Jill Godmilow

Jill Godmilow has earned a substantial reputation as a film producer/director during more than three decades. Her ANTONIA: A PORTRAIT OF THE WOMAN was the first independently produced American documentary to enjoy extensive theatrical exhibition in the United States and broadcast in eleven foreign countries. It received an Academy Award nomination and the Independent New York Film Critics Award for Best Documentary. In 2003, it was selected, among 25 films, for inclusion in the National Film Registry at the Library of Congress.

Her 1984 feature about the Polish Solidarity movement, FAR FROM POLAND, was heralded for breaking new ground in the documentary genre with its radical deconstructive approach and juxtaposition of fact and fiction. Her feminist "fiction" feature, WAITING FOR THE MOON, about the lives of Alice B. Toklas and Gertrude Stein, won 1st prize at the Sundance Film Festival in 1987 and enjoyed extensive theatrical and video distribution. She completed her 1995 feature film, ROY COHN/JACK SMITH - a cinematic translation of performance artist Ron Vawter's extraordinary solo theatre piece about two infamous queers, both of whom died of AIDS in the late 1980's.

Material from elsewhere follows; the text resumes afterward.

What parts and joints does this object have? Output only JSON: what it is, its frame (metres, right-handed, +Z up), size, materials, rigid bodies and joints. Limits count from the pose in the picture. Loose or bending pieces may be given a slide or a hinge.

Featured in the 2000 Whitney biennial, WHAT FAROCKI TAUGHT, is a replica and interrogation of a 1969 non-fiction film by German filmmaker Harun Farocki about the production of napalm during the Vietnam war. Most recently, she completed Lear '97 Archive (Condensed) 2002, a 6 hour, 3 DVD disc archive of the theatrical collaborative, Mabou Mines, at work on a fully gender-reversed production of King Lear. Godmilow has been teaching film production and critical studies in the Department of Film, Television & Theatre at the University of Notre Dame since 1992.